## What you have to do
Repeat, exactly as written, every line from the one holding "imported = [obj" through the one holding "return Wire(self, node.outputs[output])". Leave out all other lines.

## Recorded information
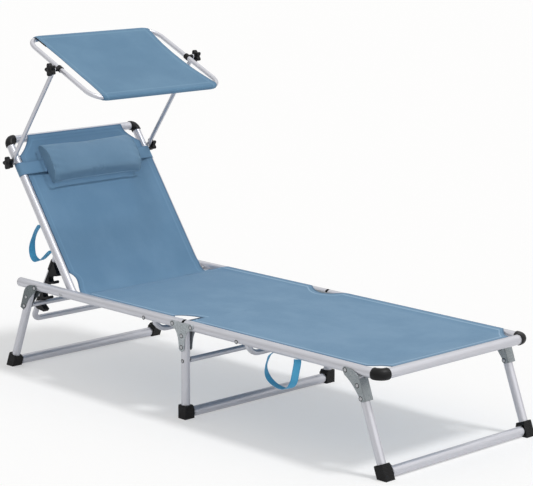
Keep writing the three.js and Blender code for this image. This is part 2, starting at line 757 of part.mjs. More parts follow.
const bailToBrace = braceFromBailPivot();
const rackLastNotch = Math.sqrt(bailToBrace.lengthSq() - rackNotchOut ** 2);
const bailLean = THREE.MathUtils.radToDeg(
  Math.atan2(rackNotchOut, rackLastNotch) - Math.atan2(bailToBrace.x, -bailToBrace.y),
);

function rackShape() {
  const notchRadius = braceRadius + rackNotchGap;
  const firstNotch = rackLastNotch - rackPitch * (rackNotches - 1);
  const shape = new THREE.Shape();
  shape.moveTo(0, rackTopUp - firstNotch);
  shape.lineTo(rackShoulderOut, rackTopUp - firstNotch);
  for (let k = 0; k < rackNotches; k += 1) {
    const z = -firstNotch - k * rackPitch;
    shape.lineTo(rackTipOut, z + rackTipUp);
    shape.lineTo(rackTipOut, z + rackTipUp - rackTipWidth);
    for (let step = 0; step <= cutSteps; step += 1) {
      const from = 90 + rackNotchSlope;
      const angle = rad(from + ((270 - from) * step) / cutSteps);
      shape.lineTo(rackNotchOut + notchRadius * Math.cos(angle), z + notchRadius * Math.sin(angle));
    }
  }
  const foot = -rackLastNotch - notchRadius;
  shape.lineTo(rackHookOut, foot - rackNotchGap);
  shape.lineTo(rackHookOut, foot - rackHookThickness);
  shape.lineTo(0, -rackLastNotch - rackFootDown);
  return shape;
}

function rack(side) {
  const half = rackThickness / 2;
  const body = plateXZ(rackShape(), side * bailHalfSpacing - half, side * bailHalfSpacing + half);
  const ends = [0, -2 * bailLength].map((z) => [0, side * bailHalfSpacing, z]);
  return cut(body, bentTube(ends, 0, alongX, bailRadius + fitGap, 0));
}

function supportBail() {
  const group = hingedAt(-bailPivotBehind, bailPivotUp, bailLean);
  const corners = [
    [0, -bailHalfSpacing, bailHead], [0, -bailHalfSpacing, -bailLength],
    [0, bailHalfSpacing, -bailLength], [0, bailHalfSpacing, bailHead],
  ];
  const [low, high] = [bailHalfSpacing - bailRadius, bailHalfSpacing + bailRadius];
  const holes = sides.map(([, side]) => pinHole(pivotPinRadius, 0, 0, side, low, high));
  const tube = cut(bentTube(corners, bailBendRadius, alongX, bailRadius), ...holes);
  addTo(group, 'support_bail', tube, 'aluminium');
  for (const [where, side] of sides) addTo(group, `bail_rack_${where}`, rack(side), 'blackPlastic');
  return group;
}

// Pillow: two crowned faces that meet in a seam whose sides are drawn in between the corners
function pillow() {
  const { across, up } = pillowSteps;
  const positions = [];
  const index = [];
  const edge = (share) => Math.max(0, 1 - Math.abs(share) ** 3) ** (1 / 2);
  const point = (i, j, front) => {
    const a = (2 * i) / across - 1;
    const b = (2 * j) / up - 1;
    const y = a * (pillowLength / 2 - pillowDrawIn * (1 - b ** 2));
    const z = pillowUp + b * (pillowHeight / 2 - pillowDrawIn * (1 - a ** 2) / 2);
    const crown = edge(a) * edge(b);
    const behind = pillowThickness * (1 - pillowCrownShare);
    const x = front
      ? behind + pillowSeam + (pillowThickness - behind - pillowSeam) * crown
      : behind * (1 - crown);
    return [pillowBase + x, y, z];
  };
  for (const front of [true, false]) {
    for (let i = 0; i < across; i += 1) {
      for (let j = 0; j < up; j += 1) {
        const corners = [[i, j], [i + 1, j], [i + 1, j + 1], [i, j + 1]];
        const first = positions.length / 3;
        corners.forEach(([m, n]) => positions.push(...point(m, n, front)));
        const order = front ? [0, 1, 2, 0, 2, 3] : [0, 2, 1, 0, 3, 2];
        index.push(...order.map((k) => first + k));
      }
    }
  }
  const rim = [];
  for (let i = 0; i < across; i += 1) rim.push([i, 0]);
  for (let j = 0; j < up; j += 1) rim.push([across, j]);
  for (let i = across; i > 0; i -= 1) rim.push([i, up]);
  for (let j = up; j > 0; j -= 1) rim.push([0, j]);
  rim.forEach(([i, j], k) => {
    const [m, n] = rim[(k + 1) % rim.length];
    const first = positions.length / 3;
    const [low, high] = [[point(i, j, false), point(m, n, false)], [point(m, n, true), point(i, j, true)]];
    positions.push(...low.flat(), ...high.flat());
    index.push(first, first + 1, first + 2, first, first + 2, first + 3);
  });
  const geometry = new THREE.BufferGeometry();
  geometry.setAttribute('position', new THREE.Float32BufferAttribute(positions, 3));
  geometry.setIndex(index);
  const merged = mergeVertices(geometry);
  merged.computeVertexNormals();
  return merged;
}

// The pillow's band runs over the cloth and turns round both back rails
const bandInner = backRadius + 2 * fitGap;
const bandOuter = bandInner + bandThickness;
const pillowBase = bandOuter + fitGap;

function pillowBand() {
  const wrap = Math.PI * (1 / 2 + bandWrapShare);
  const shape = new THREE.Shape();
  shape.absarc(0, -backHalfSpacing, bandOuter, -wrap, 0);
  shape.absarc(0, backHalfSpacing, bandOuter, 0, wrap);
  shape.absarc(0, backHalfSpacing, bandInner, wrap, 0, true);
  shape.absarc(0, -backHalfSpacing, bandInner, 0, -wrap, true);
  return plateXY(shape, bandUp - bandHeight / 2, bandHeight);
}

// Canopy arms, hinged on the back frame at the lower knobs
function canopyArm(side) {
  const y = side * armHalfSpacing;
  const eye = (z, up) => {
    const shape = new THREE.Shape();
    shape.absarc(0, z, armEyeRadius, up > 0 ? Math.PI : 0, up > 0 ? 2 * Math.PI : Math.PI);
    shape.lineTo(up * armRadius, z + up * armFlatLength);
    shape.lineTo(-up * armRadius, z + up * armFlatLength);
    return plateXZ(shape, y - armFlat / 2, y + armFlat / 2);
  };
  const ends = [armFlatLength - overrun, armLength - armFlatLength + overrun];
  const tube = bentTube(ends.map((z) => [0, y, z]), 0, alongX, armRadius);
  const holes = [0, armLength].map((z) =>
    pinHole(knobScrewRadius, 0, z, side, armHalfSpacing, armHalfSpacing));
  return cut(join(tube, eye(0, 1), eye(armLength, -1)), ...holes);
}

// A star knob on its screw, turned about Y; the screw reaches in to the given depth
function starKnob(side, z, screwEnd, washer) {
  const armOut = armHalfSpacing + armFlat / 2 + fitGap;
  const armIn = armHalfSpacing - armFlat / 2 - fitGap;
  const starIn = armOut + knobHubLength;
  const shape = new THREE.Shape();
  const count = knobLobes * knobLobeSteps;
  for (let k = 0; k < count; k += 1) {
    const angle = (2 * Math.PI * k) / count;
    const wave = (1 + Math.cos(knobLobes * angle)) / 2;
    const radius = knobValley + (knobRadius - knobValley) * wave;
    const [x, up] = [radius * Math.cos(angle), z + radius * Math.sin(angle)];
    if (k === 0) shape.moveTo(x, up);
    else shape.lineTo(x, up);
  }
  const pieces = [
    plateXZ(shape, side * starIn, side * (starIn + knobThickness)),
    crossRod(knobHubRadius, 0, z, side * armOut, side * starIn),
    crossRod(knobScrewRadius, 0, z, side * screwEnd, side * starIn),
  ];
  if (washer) pieces.push(crossRod(knobWasherRadius, 0, z, side * washer, side * armIn));
  return join(...pieces);
}

function canopyArms() {
  const group = hingedAt(0, armPivotUp, armLean);
  const backOut = backHalfSpacing + backRadius + fitGap;
  for (const [where, side] of sides) {
    addTo(group, `canopy_arm_${where}`, canopyArm(side), 'aluminium');
    const lower = starKnob(side, 0, backOut - knobScrewInside, backOut);
    const upper = starKnob(side, armLength, canopyHalfWidth + canopyTubeRadius + 2 * fitGap, 0);
    addTo(group, `lower_knob_${where}`, lower, 'blackPlastic');
    addTo(group, `upper_knob_${where}`, upper, 'blackPlastic');
  }
  const canopy = hingedAt(0, armLength, canopyLean);
  addTo(canopy, 'canopy_frame', canopyFrame(), 'aluminium');
  addTo(canopy, 'canopy_cloth', canopyCloth(), 'canopyCloth');
  for (const [where, side] of sides) addTo(canopy, `canopy_clamp_${where}`, clamp(side), 'blackPlastic');
  group.add(canopy);
  return group;
}

// Canopy frame: one tube bent to a rectangle, butted inside the rear sleeve
function canopyFrame() {
  const [l, w, gap] = [canopyHalfLength, canopyHalfWidth, canopyJointGap / 2];
  const corners = [[-l, gap, 0], [-l, w, 0], [l, w, 0], [l, -w, 0], [-l, -w, 0], [-l, -gap, 0]];
  return bentTube(corners, canopyBendRadius, alongZ, canopyTubeRadius);
}

function canopyCloth() {
  const inner = canopyTubeRadius + sleeveGap;
  const outer = inner + sleeveWall;
  const straight = canopyHalfWidth - canopyBendRadius;
  const [l, half] = [canopyHalfLength, canopyClothHalf];
  const shape = new THREE.Shape();
  shape.moveTo(-l, -half);
  shape.quadraticCurveTo(0, 2 * canopyClothWaist - half, l, -half);
  shape.lineTo(l, half);
  shape.quadraticCurveTo(0, half - 2 * canopyClothWaist, -l, half);
  const sheet = plateXY(shape, inner, sleeveWall);
  const sleeves = [-l, l].map((x) => {
    const ends = [[x, -straight, 0], [x, straight, 0]];
    return bentTube(ends, 0, alongX, outer, sleeveWall);
  });
  return join(sheet, ...sleeves);
}

// The clamp that holds the canopy frame to an arm
function clamp(side) {
  const bore = canopyTubeRadius + fitGap;
  const ends = [-clampLength / 2, clampLength / 2].map((x) => [x, side * canopyHalfWidth, 0]);
  const collar = bentTube(ends, 0, alongY, bore + clampWall, 0);
  const armIn = armHalfSpacing - armFlat / 2 - fitGap;
  const boss = crossRod(clampBossRadius, 0, 0, side * canopyHalfWidth, side * armIn);
  const tubeRoom = ends.map(([x, y, z]) => [x + Math.sign(x) * overrun, y, z]);
  return cut(
    join(collar, boss),
    bentTube(tubeRoom, 0, alongY, bore, 0),
    crossRod(knobScrewRadius + pinGap, 0, 0, side * canopyHalfWidth, side * (armIn + overrun)),
  );
}

const lounger = new THREE.Group();
lounger.add(
  middleLeg(),
  seatFrame(),
  footFrame(),
  leaningLeg('rear', -1, rearFootOut, rearBraceDown),
  leaningLeg('front', 1, frontFootOut, 0),
  backFrame(),
);
lounger.updateMatrixWorld(true);
const box = new THREE.Box3().setFromObject(lounger, true);
lounger.position.set(-(box.min.x + box.max.x) / 2, -(box.min.y + box.max.y) / 2, -box.min.z);

export default lounger;
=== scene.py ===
import math

import bmesh
import bpy
from mathutils import Matrix, Vector, noise
from mathutils.bvhtree import BVHTree


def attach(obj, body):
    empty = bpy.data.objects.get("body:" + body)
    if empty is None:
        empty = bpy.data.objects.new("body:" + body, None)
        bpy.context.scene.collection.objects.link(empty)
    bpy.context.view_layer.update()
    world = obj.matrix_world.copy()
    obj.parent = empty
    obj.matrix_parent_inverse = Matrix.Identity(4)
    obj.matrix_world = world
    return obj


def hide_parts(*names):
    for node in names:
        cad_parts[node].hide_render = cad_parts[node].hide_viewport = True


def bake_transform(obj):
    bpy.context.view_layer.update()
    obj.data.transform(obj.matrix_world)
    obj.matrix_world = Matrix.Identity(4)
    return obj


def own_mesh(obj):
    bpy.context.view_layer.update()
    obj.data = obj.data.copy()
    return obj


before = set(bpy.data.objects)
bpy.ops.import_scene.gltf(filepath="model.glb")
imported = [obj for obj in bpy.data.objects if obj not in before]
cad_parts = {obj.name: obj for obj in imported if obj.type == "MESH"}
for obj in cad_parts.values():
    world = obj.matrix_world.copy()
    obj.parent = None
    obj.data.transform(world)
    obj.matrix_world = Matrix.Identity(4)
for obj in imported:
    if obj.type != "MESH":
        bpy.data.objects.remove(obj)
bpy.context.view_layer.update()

# Studio. A pale floor, one soft key light overhead and a white room. The camera stands low and
# to the right of the foot end, on a long lens.
scene = bpy.context.scene
scene.view_settings.view_transform = "Standard"


class Wire:
    """The output of a node. Arithmetic on it adds Math nodes."""

    def __init__(self, finish, socket):
        self.finish, self.socket = finish, socket

    def math(self, operation, a, b=0.0):
        return self.finish.node("Math", {"operation": operation}, {0: a, 1: b})

    def __add__(self, other):
        return self.math("ADD", self, other)

    def __sub__(self, other):
        return self.math("SUBTRACT", self, other)

    def __mul__(self, other):
        return self.math("MULTIPLY", self, other)

    def __abs__(self):
        return self.math("ABSOLUTE", self)


class Finish:
    """A material in the making."""

    def __init__(self, name, tree=None):
        if tree is None:
            self.material = bpy.data.materials.new(name)
            self.material.use_nodes = True
            tree = self.material.node_tree
            self.shader = tree.nodes["Principled BSDF"]
        self.tree = tree

    def node(self, kind, settings=None, inputs=None, output=0):
        """Add a node: its settings first, then the values or links of its sockets."""
        node = self.tree.nodes.new("ShaderNode" + kind)
        for key, value in (settings or {}).items():
            setattr(node, key, value)
        for key, value in (inputs or {}).items():
            self.feed(node.inputs[key], value)
        return Wire(self, node.outputs[output])

    def feed(self, socket, value):
        """Link a wire to a socket, or set a plain value on it."""
        if isinstance(value, Wire):
            self.tree.links.new(value.socket, socket)
        else:
            socket.default_value = value

    def surface(self, **inputs):
        """Set the shader's own sockets, by names with underscores for spaces."""
        for key, value in inputs.items():
            self.feed(self.shader.inputs[key.replace("_", " ")], value)
        return self.material

    def attribute(self, name="lay"):
        return self.node("Attribute", {"attribute_name": name}, output="Vector")

    def place(self):
        return self.node("TexCoord", output="Object")

    def stretch(self, vector, scale):
        return self.node("VectorMath", {"operation": "MULTIPLY"}, {0: vector, 1: scale})

    def part(self, vector, axis):
        return self.node("SeparateXYZ", inputs={0: vector}, output=axis)

    def noise(self, vector, scale, detail=2.0, roughness=0.5):
        values = {"Vector": vector, "Scale": scale, "Detail": detail, "Roughness": roughness}
        return self.node("TexNoise", inputs=values)

    def blend(self, share, a, b):
        return self.node("Mix", {"data_type": "RGBA"}, {0: share, 6: a, 7: b}, output=2)

    def ease(self, value, low, high, to_low=0.0, to_high=1.0):
        values = {0: value, 1: low, 2: high, 3: to_low, 4: to_high}
        return self.node("MapRange", {"interpolation_type": "SMOOTHSTEP"}, values)

    def waves(self, value, pitch):
        return self.node("Math", {"operation": "SINE"}, {0: value * (2 * math.pi / pitch)})

    def bump(self, height, strength, distance):
        return self.node("Bump", inputs={"Height": height, "Strength": strength, "Distance": distance})


def shade(red, green, blue):
    """A colour as it looks, from 0 to 255, turned into the linear values that sockets take."""
    values = [c / 255 for c in (red, green, blue)]
    return [c / 12.92 if c < 0.04045 else ((c + 0.055) / 1.055) ** 2.4 for c in values] + [1]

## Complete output
imported = [obj for obj in bpy.data.objects if obj not in before]
cad_parts = {obj.name: obj for obj in imported if obj.type == "MESH"}
for obj in cad_parts.values():
    world = obj.matrix_world.copy()
    obj.parent = None
    obj.data.transform(world)
    obj.matrix_world = Matrix.Identity(4)
for obj in imported:
    if obj.type != "MESH":
        bpy.data.objects.remove(obj)
bpy.context.view_layer.update()

# Studio. A pale floor, one soft key light overhead and a white room. The camera stands low and
# to the right of the foot end, on a long lens.
scene = bpy.context.scene
scene.view_settings.view_transform = "Standard"


class Wire:
    """The output of a node. Arithmetic on it adds Math nodes."""

    def __init__(self, finish, socket):
        self.finish, self.socket = finish, socket

    def math(self, operation, a, b=0.0):
        return self.finish.node("Math", {"operation": operation}, {0: a, 1: b})

    def __add__(self, other):
        return self.math("ADD", self, other)

    def __sub__(self, other):
        return self.math("SUBTRACT", self, other)

    def __mul__(self, other):
        return self.math("MULTIPLY", self, other)

    def __abs__(self):
        return self.math("ABSOLUTE", self)


class Finish:
    """A material in the making."""

    def __init__(self, name, tree=None):
        if tree is None:
            self.material = bpy.data.materials.new(name)
            self.material.use_nodes = True
            tree = self.material.node_tree
            self.shader = tree.nodes["Principled BSDF"]
        self.tree = tree

    def node(self, kind, settings=None, inputs=None, output=0):
        """Add a node: its settings first, then the values or links of its sockets."""
        node = self.tree.nodes.new("ShaderNode" + kind)
        for key, value in (settings or {}).items():
            setattr(node, key, value)
        for key, value in (inputs or {}).items():
            self.feed(node.inputs[key], value)
        return Wire(self, node.outputs[output])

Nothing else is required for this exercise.